The large crater at the northernmost part (right, top) of the main image does not appear to have penetrated as deep as Worcester crater and its neighbor. Indeed, it is located on a plateau at least 1 km (0.6 mi) higher than the plains below.

Nonetheless, there is a small depression in the center of the crater, which usually implies a weaker layer – such as ice – was buried underneath at the time of the impact.

Close inspection also reveals the faint outline of the crater’s ejecta blanket, including a portion that spilled over onto the plains below.

This anaglyph view, showing a portion of terrain at the mouth of Kasei Vallis, provides a 3D view of the landscape when viewed using red–green or red–blue glasses. The image is based on data acquired by the nadir channel and one stereo channel of the High Resolution Stereo Camera on Mars Express on May 25, 2016 during orbit 15714. The image is centered on 309ºE/27ºN and the ground resolution is about 15 m per pixel. North is to the right. Credit: ESA/DLR/FU Berlin, CC BY-SA 3.0 IGO

The ejecta shows an interesting grooved pattern that the other craters in this view seem to be lacking. This suggests a difference in the nature of the impact itself, perhaps either with the energy imparted during the impact, the way in which the ejecta was emplaced from the crater, or in the composition of the plateau material.

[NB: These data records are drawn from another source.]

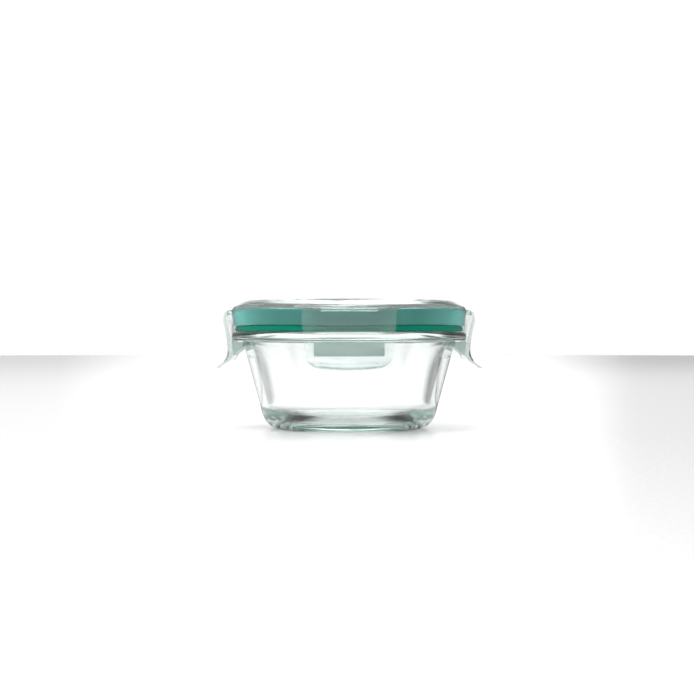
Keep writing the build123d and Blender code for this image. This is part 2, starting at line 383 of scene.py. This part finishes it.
def build_lid(clear, frosted):
    """Lid shell: sunk panel, stacking ring, rounded shoulder, frosted skirt, groove and plug ring."""
    corners = [
        (0, 61.6, 0),
        (45.9, 61.6, 0.5),
        (46.9, 63.4, 0.8),
        (51.6, 63.4, 5.0),
        (57.55, 60.6, 0.35),
        (58.64, 58.9, 0.7),
        (57.4, 50.9, 0.3),
        (56.25, 50.9, 0.3),
        (57.5, 58.5, 0.4),
        (49.9, 60.5, 0.4),
        (49.9, 46.2, 0.4),
        (48.2, 46.2, 0.4),
        (48.2, 59.8, 1.4),
        (0, 59.8, 0),
    ]
    outline = densified(rounded(corners), 2.5)
    lid = lathe("lid", outline, False)
    pull_down(lid)
    place(lid, "lid_shell", "lid", "lid_plastic", clear, frosted)
    for face in lid.data.polygons:
        c = face.center / MM
        on_skirt = SKIRT_LOW_Z < c.z < SKIRT_HIGH_Z and face.normal.xy.dot(face.center.xy) > 0
        if on_skirt and hypot(c.x, c.y) > SKIRT_IN_R:
            face.material_index = 1
    return lid


def build_lands(material):
    """Small straight ledges on the lid, one at each latch, where the living hinges start."""
    for side, degrees in TURNS.items():
        sections = []
        for y in evenly(HINGE_HALF, 24):
            root = sqrt(LAND_ROOT_R**2 - y * y)
            sections.append(
                [
                    (root, y, LAND_LOW_Z),
                    (LAND_FACE_X, y, LAND_LOW_Z),
                    (LAND_FACE_X, y, LAND_HIGH_Z),
                    (root, y, LAND_HIGH_Z),
                ]
            )
        land = bridged(f"lid_land_{side}", sections)
        smooth_by_angle(land, 40)
        turned(land.data, degrees)
        land.data.materials.append(material)
        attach(land, "lid")


# ---------------------------------------------------------------- seal
def build_seal(material):
    """The seal: it fills the groove behind the skirt, and its bead shows below the skirt."""
    outline = rounded(
        [
            (53.7, 59.28, 0),
            (57.38, 58.25, 0.5),
            (56.13, 50.75, 0.12),
            (56.95, 50.55, 0.35),
            (56.75, SEAL_LOW_Z, 0.9),
            (51.9, SEAL_LOW_Z, 0.3),
            (50.75, 48.0, 0.15),
            (50.6, 46.9, 0.2),
            (50.02, 46.9, 0.2),
            (50.02, 60.30, 0.4),
            (53.7, 59.28, 0),
        ]
    )
    seal = lathe("seal", densified(outline[:-1], 2.5), True)
    pull_down(seal)
    return place(seal, "seal_gasket", "lid", "seal_silicone", material)


# ---------------------------------------------------------------- latches, made on the +X side
FLAP_TOP_Z, FLAP_LOW_Z = 58.3, 30.0
# Mid-width section of the flap from the top down: height, inner x, outer x, and how far the side edges
# are bowed back at SECTION_HALF from the middle.
FLAP = [
    (FLAP_TOP_Z, 59.45, 60.25, 0.05),
    (56.20, 59.50, 60.75, 0.15),
    (54.00, 60.15, 61.45, 0.45),
    (50.50, 59.95, 61.35, 1.05),
    (46.00, 59.25, 60.85, 1.85),
    (41.50, 58.80, 60.45, 2.60),
    (38.00, 58.75, 60.45, 3.10),
    (35.60, 59.30, 61.10, 3.30),
    (33.40, 60.60, 62.40, 3.30),
    (31.50, 62.60, 64.40, 3.10),
    (FLAP_LOW_Z, 64.60, 66.10, 2.80),
]
SECTION_HALF = 24.0
LATCH_HALF, LATCH_HALF_LOW = 22.1, 20.6     # half width at the top, and where the lower corners start
CORNER_START_Z = 39.5
CORNER_REACH = 8.6          # how far the lower corners turn in
TOP_CORNER_R = 0.9
TOP_BAND_Z = 55.5           # the notch for the hinge changes the flap's shape above this height
CREASE_TOP_Z = 57.14        # the notch's lower edge
NOTCH_GAP, NOTCH_RAMP = 0.2, 0.5    # from the hinge's end to the notch's side, and that side's width
LIP_Z = 36.0                # the flap flares outward below this height
LIP_BOW_R = 130.0           # bow of the lip's lower edge, seen from outside
TIP_BAND = 0.45             # height of the edge faces along the tip
CROWDING = 0.35             # how much closer the flap's columns stand near its side edges
CATCH_HALF = 16.3
CATCH_TOP_Z, CATCH_R, CATCH_NOSE = 43.0, 54.4, 2.6     # level top, inner radius and height of the nose
CATCH_FOOT_R, CATCH_FOOT_Z = 59.3, 36.35
CATCH_MIDDLE_Z = 39.95      # halfway up the catch, where it meets the flap
CATCH_ROOT = 0.1            # how far the catch reaches into the flap
CREASE_IN, CREASE_OUT = (58.95, 58.35), (60.25, 57.45)      # the web's two creases, as x and z
WEB_THICK = 0.5
WEB_MARGIN = 0.24           # how far the web reaches past its creases


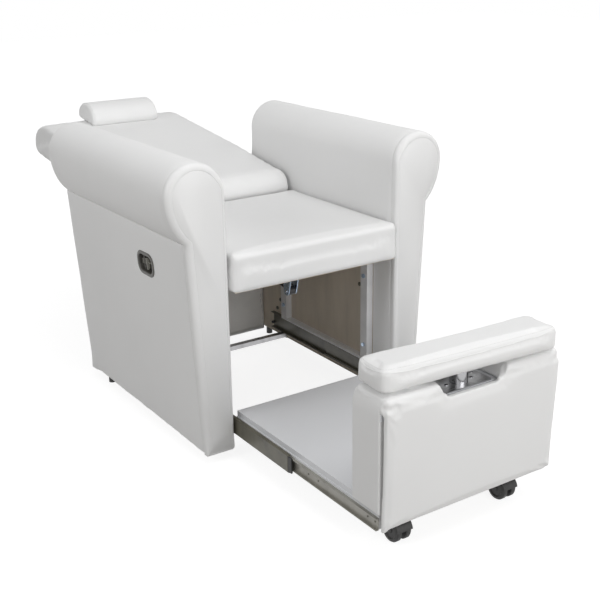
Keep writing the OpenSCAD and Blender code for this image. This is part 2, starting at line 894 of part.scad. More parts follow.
module slide_inner(side) {
    color(zinc) on_side(side)
        channel(inner_y, inner_y + slide_len, inner_w, slide_in, slide_in + inner_lip);
}

module slide_bumpers() {
    color(black) both_sides()
        slab([middle_out - middle_lip, middle_y - bumper_len, slide_h - middle_w / 2],
             [middle_out, middle_y, slide_h - inner_w / 2 - small_gap]);
}

// ---- Release handle ----

// The handle's own frame on the left arm: X up the arm, Y rearwards, Z out of the arm
module at_handle() {
    translate([-arm_x(handle_h), handle_y, handle_h]) rotate([0, -90 - arm_lean, 0]) children();
}

module cup_prism(z0, z1, inset) {
    translate([0, 0, z0]) linear_extrude(z1 - z0)
        rounded_2d(cup_w - 2 * inset, cup_len - 2 * inset, cup_corner_r - inset);
}

module at_paddle_pin() {
    at_handle() translate([0, paddle_pin_y, -paddle_pin_in]) children();
}

module handle_cup() {
    color(bronze) difference() {
        at_handle() {
            linear_extrude(bezel_t) rounded_2d(bezel_w, bezel_len, 2 * cup_corner_r);
            cup_prism(-cup_depth, 0, 0);
        }
        at_handle() cup_prism(cup_wall - cup_depth, 2 * bezel_t, cup_wall);
        at_paddle_pin() rod_x(paddle_pin_r, -paddle_pin_end, paddle_pin_end);
    }
}

module handle_pin() {
    color(steel) at_paddle_pin() rod_x(paddle_pin_r, -paddle_pin_end, paddle_pin_end);
}

// The paddle's middle line, from the pin to its free end, curved like an S
function paddle_line(t) = [-paddle_len * t, paddle_rise * t - paddle_wave * sin(360 * t)];

module release_lever() {
    line = [for (t = [0:0.1:1]) paddle_line(t)];
    color(bronze) at_paddle_pin() difference() {
        union() {
            rod_x(paddle_barrel_r, -paddle_w / 2, paddle_w / 2);
            along_x(-paddle_w / 2, paddle_w / 2) polygon(concat(
                [for (p = line) p + [0, paddle_t / 2]],
                [for (i = [len(line) - 1:-1:0]) line[i] - [0, paddle_t / 2]]));
        }
        rod_x(paddle_pin_r + run_fit, -cup_w, cup_w);
    }
}

module lever_spring() {
    start = paddle_w / 2 + small_gap;
    drop = cup_depth - cup_wall - paddle_pin_in - small_gap / 4;
    color(steel) at_paddle_pin() difference() {
        union() {
            rod_x(paddle_pin_r + spring_t, start, start + spring_w);
            slab([start, paddle_pin_r, -drop],
                 [start + spring_w, paddle_pin_r + spring_t, 0]);
        }
        rod_x(paddle_pin_r + run_fit, 0, cup_w);
    }
}

// ---- Drawer and footrest box ----

module drawer_shelf() {
    color(white_paint) slab([-box_in, box_front + box_t, shelf_bottom], [box_in, shelf_rear, shelf_h]);
}

module shelf_battens() {
    color(white_paint) both_sides()
        slab([slide_in - batten_t, inner_y, shelf_bottom - batten_drop],
             [slide_in, shelf_rear, shelf_bottom]);
}

module box_front() {
    color(leatherette) slab([-box_half, box_front, box_skirt_h], [box_half, box_front + box_t, lid_top]);
}

module box_sides() {
    color(leatherette) both_sides()
        slab([box_in, box_front + box_t, box_side_h], [box_half, box_rear_y, lid_top - lid_t]);
}

module box_rear() {
    color(white_paint) slab([-box_in, box_rear_y - box_t, shelf_h], [box_in, box_rear_y, lid_top - lid_t]);
}

module box_lid() {
    color(white_paint) difference() {
        slab([-box_half, box_front + box_t, lid_top - lid_t], [box_half, box_rear_y, lid_top]);
        at_post() cylinder(r = sleeve_r, h = lid_top + 1);
    }
}

module box_top_pad() {
    reach = flange_len / 2 + notch_clear;
    color(leatherette) difference() {
        translate([0, box_front + box_d / 2, lid_top])
            cushion(2 * box_half, box_d, box_pad_t, pad_corner_r, pad_edge_r, pad_foot_r, 0, 0);
        along_y(box_front - 1, notch_rear) translate([post_x, lid_top])
            polygon([[-reach, -1], [reach, -1], [reach + notch_slope, box_pad_t + 1],
                     [-reach - notch_slope, box_pad_t + 1]]);
    }
}

module box_bottom() {
    inner = slide_in - batten_t;
    color(raw_board) difference() {
        slab([-inner, box_front + box_t, castor_top], [inner, box_rear_y, shelf_bottom]);
        for (side = [-1, 1]) at_castor(side)
            cylinder(r = stem_r + run_fit, h = castor_top + bottom_t - 2);
    }
}

// The axis of the footrest's post, from the floor up
module at_post() {
    translate([post_x, post_y, 0]) children();
}

module post_flange() {
    color(steel) at_post() difference() {
        union() {
            translate([0, 0, lid_top]) linear_extrude(sheet_t) rounded_2d(flange_len, flange_d, 6);
            translate([0, 0, flange_top - sleeve_len]) cylinder(r = sleeve_r, h = sleeve_len);
        }
        cylinder(r = post_r + run_fit, h = flange_top + 1);
    }
}

module flange_screws() {
    color(chrome) at_post() for (p = flange_screws_at)
        translate([p[0], p[1], flange_top]) intersection() {
            cylinder(r = screw_r, h = screw_r);
            translate([0, 0, -screw_r]) sphere(r = 1.6 * screw_r);
        }
}

module footrest_post() {
    shoulder = foot_plate_h - seat_fit;
    color(chrome) at_post() {
        translate([0, 0, flange_top - sleeve_len + post_end])
            cylinder(r = post_r, h = shoulder - flange_top + sleeve_len - post_end);
        translate([0, 0, shoulder - small_gap])
            cylinder(r = spigot_r, h = spigot_len + seat_fit + small_gap);
    }
}

module footrest_plate() {
    color(black) at_post() rotate(foot_turn) difference() {
        union() {
            translate([0, 0, foot_plate_h])
                linear_extrude(foot_plate_t) rounded_2d(foot_plate_w, foot_plate_d, 8);
            translate([0, 0, foot_plate_h]) cylinder(r = hub_r, h = hub_t);
        }
        cylinder(r = spigot_r + run_fit, h = foot_plate_h + spigot_len + small_gap);
    }
}

module footrest_cushion() {
    color(leatherette) at_post() rotate(foot_turn) difference() {
        translate([0, 0, foot_bottom])
            cushion(foot_len, foot_d, foot_t - foot_crown, foot_corner_r, foot_edge_r, foot_foot_r,
                    foot_crown, foot_draw);
        translate([0, 0, foot_plate_h]) cylinder(r = hub_r + seat_fit, h = hub_t + seat_fit);
    }
}

// ---- Castors ----

// A castor's swivel axis, from the floor up
module at_castor(side) {
    translate([side * castor_x, castor_y, 0]) children();
}

module hood_2d() {
    outer = wheel_r + hood_gap + hood_t;
    intersection() {
        difference() {
            circle(r = outer);
            circle(r = wheel_r + hood_gap);
        }
        polygon([[0, 0], [2 * outer, 0], [2 * outer, 2 * outer], [-2 * outer, 2 * outer],
                 [-2 * outer, 0.4 * outer]]);
    }
}

module castor_frame(side) {
    reach = web_half + small_gap + wheel_w;
    hood_h = wheel_r + hood_gap + hood_t;
    neck_h = 2 * wheel_r + hood_gap;
    color(black) at_castor(side) difference() {
        union() {
            translate([0, 0, neck_h])
                cylinder(r = neck_r, h = castor_top - small_gap / 2 - neck_h);
            translate([0, 0, castor_top - neck_r])
                cylinder(r = stem_r, h = neck_r + bottom_t - 3);
            translate([0, castor_trail, wheel_r]) {
                along_x(-reach, reach) hood_2d();
                along_x(-web_half, web_half) {
                    circle(r = 2.5 * axle_r);
                    polygon([[-castor_trail - 8, hood_h - 8], [-2.5 * axle_r, 0],
                             [2.5 * axle_r, 0], [6, hood_h - 1]]);
                }
            }
        }
        translate([0, castor_trail, wheel_r]) rod_x(axle_r + run_fit, -half, half);
    }
}

module castor_wheels(side) {
    out = web_half + small_gap + wheel_w;
    groove = 2;
    color(black) at_castor(side) translate([0, castor_trail, wheel_r]) {
        rod_x(axle_r, -out, out);
        both_sides() rotate([0, 90, 0]) rotate_extrude()
            polygon([[0, web_half + small_gap], [wheel_r - groove, web_half + small_gap],
                     [wheel_r, web_half + small_gap + groove], [wheel_r, out - 2 * groove],
                     [wheel_r - groove, out - groove / 2], [wheel_r - 4 * groove, out],
                     [wheel_r - 5 * groove, out - groove], [3 * groove, out - groove],
                     [2.5 * groove, out], [0, out]]);
    }
}

// ---- Assembly ----

place() arm_front(-1);  // left_arm_front
place() arm_front(1);  // right_arm_front
place() arm_side(-1);  // left_arm_side
place() arm_side(1);  // right_arm_side
place() arm_rear(-1);  // left_arm_rear
place() arm_rear(1);  // right_arm_rear
place() arm_roll(-1);  // left_arm_roll
place() arm_roll(1);  // right_arm_roll
place() arm_pad(-1);  // left_arm_pad
place() arm_pad(1);  // right_arm_pad
place() arm_boards();
place() arm_bottoms();
place() arm_glides();
place() posts(front_post_y);  // front_posts
place() posts(rear_post_y);  // rear_posts
place() base_bars();
place() top_rails();
place() floor_crossbar();
place() frame_bolts();
place() seat_board();
place() seat_cushion();
place() back_skirt();
place() hinge_plates();
place() gas_spring_bracket();
place() gas_spring_pin();
place() gas_spring_rod();
place() gas_spring_cylinder();
place() gas_spring_rear_pin();
place() slide_outer(-1);  // left_slide_outer
place() slide_outer(1);  // right_slide_outer
place() slide_middle(-1);  // left_slide_middle
place() slide_middle(1);  // right_slide_middle
place() slide_bumpers();
place() slide_inner(-1);  // left_slide_inner
place() slide_inner(1);  // right_slide_inner
place() handle_cup();
place() handle_pin();
place() release_lever();
place() lever_spring();
place() backrest_cushion();
place() backrest_board();
place() backrest_shaft();
place() head_pillow();
place() drawer_shelf();
place() shelf_battens();
place() box_front();
place() box_sides();
place() box_rear();
place() box_lid();
place() box_top_pad();
place() box_bottom();
place() post_flange();
place() flange_screws();
place() footrest_post();
place() footrest_plate();
place() footrest_cushion();
place() castor_frame(-1);  // left_castor_frame
place() castor_wheels(-1);  // left_castor_wheels
place() castor_frame(1);  // right_castor_frame
place() castor_wheels(1);  // right_castor_wheels
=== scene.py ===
"""Looks of the pedicure spa chair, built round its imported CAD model. Metres, row frame."""
import math

import bmesh
import bpy
from mathutils import Matrix, Vector, noise
from mathutils.bvhtree import BVHTree


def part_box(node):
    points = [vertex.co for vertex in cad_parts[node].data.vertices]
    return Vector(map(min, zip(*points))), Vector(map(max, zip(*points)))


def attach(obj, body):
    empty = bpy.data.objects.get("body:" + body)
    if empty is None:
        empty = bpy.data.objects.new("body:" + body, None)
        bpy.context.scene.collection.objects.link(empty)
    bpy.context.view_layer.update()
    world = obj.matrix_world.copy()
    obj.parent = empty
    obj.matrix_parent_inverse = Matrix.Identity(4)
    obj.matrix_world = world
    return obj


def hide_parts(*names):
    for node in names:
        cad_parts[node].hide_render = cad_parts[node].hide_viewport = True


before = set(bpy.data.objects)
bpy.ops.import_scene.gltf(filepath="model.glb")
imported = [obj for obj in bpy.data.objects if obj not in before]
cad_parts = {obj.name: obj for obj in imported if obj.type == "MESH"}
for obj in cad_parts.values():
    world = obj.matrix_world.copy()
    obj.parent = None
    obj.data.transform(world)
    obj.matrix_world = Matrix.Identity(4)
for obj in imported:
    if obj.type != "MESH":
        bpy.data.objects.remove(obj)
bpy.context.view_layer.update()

scene = bpy.context.scene

# ---- Places and sizes, as in the CAD model ----

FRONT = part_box("left_arm_front")[0].y      # front faces of the arms
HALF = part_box("right_arm_pad")[0].x        # half of the gap between the arms
PANEL_T = 0.020                            # thickness of the arms' front panels
GLIDE_H = 0.025                            # lower edge of the arms
NECK_H = 0.588                             # where an arm's side meets its roll
FOOT_X, NECK_X = HALF + 0.081, HALF + 0.111
FOOT_REAR, NECK_REAR = FRONT + 0.740, FRONT + 0.753
ROLL_R = 0.079
ROLL_X, ROLL_H = HALF + ROLL_R, NECK_H + 0.116
ROLL_REAR = FRONT + 0.752
BOARD_T = 0.015                            # thickness of the arms' rear panels
SEAT_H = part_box("seat_board")[0].z         # underside of the seat's board
SEAT_FRONT, SEAT_REAR = FRONT - 0.018, FRONT + 0.498
HANDLE_Y, HANDLE_H = FRONT + 0.243, 0.486
SLIDE_H = 0.085                            # middle height of the slides
BOX_LO, BOX_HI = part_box("box_front")
LID_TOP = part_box("box_lid")[1].z
PAD_TOP = LID_TOP + 0.040
POST = Vector((-0.008, BOX_LO.y + 0.047, 0))
FOOT_LO, FOOT_HI = 0.391, 0.446            # lower and upper side of the footrest's cushion
HINGE = Vector((0, FRONT + 0.554, 0.552))
BACK = Matrix.Translation(HINGE) @ Matrix.Rotation(math.radians(7), 4, "X")
BACK_R = 0.051                             # radius of the backrest's nose round the hinge
PILLOW_RISE = 0.0080                       # the pillow lies this far above the nose's top
QUARTER = (0, 18, 36, 54, 72, 90)          # steps round a quarter circle, in degrees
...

Small dendritic channels can be seen all around the plateau, which perhaps hint at the varying flood magnitudes during numerous episodes of flooding.

A number of smaller craters in the flat plains can also be found. These appear to have lighter-colored ‘tails’ pointing in the opposite direction to the flow of water coming from Kasei Valles.

These craters were formed by impacts that took place after the catastrophic flooding, their delicate tails created by winds blowing in a westwards direction ‘up’ valley. Their raised rims influence wind flow over the crater such that the dust immediately ‘behind’ the crater remains undisturbed in comparison to the surrounding, more exposed, plains.

This scene therefore preserves a record of geological activity spanning billions of years of the Red Planet’s history.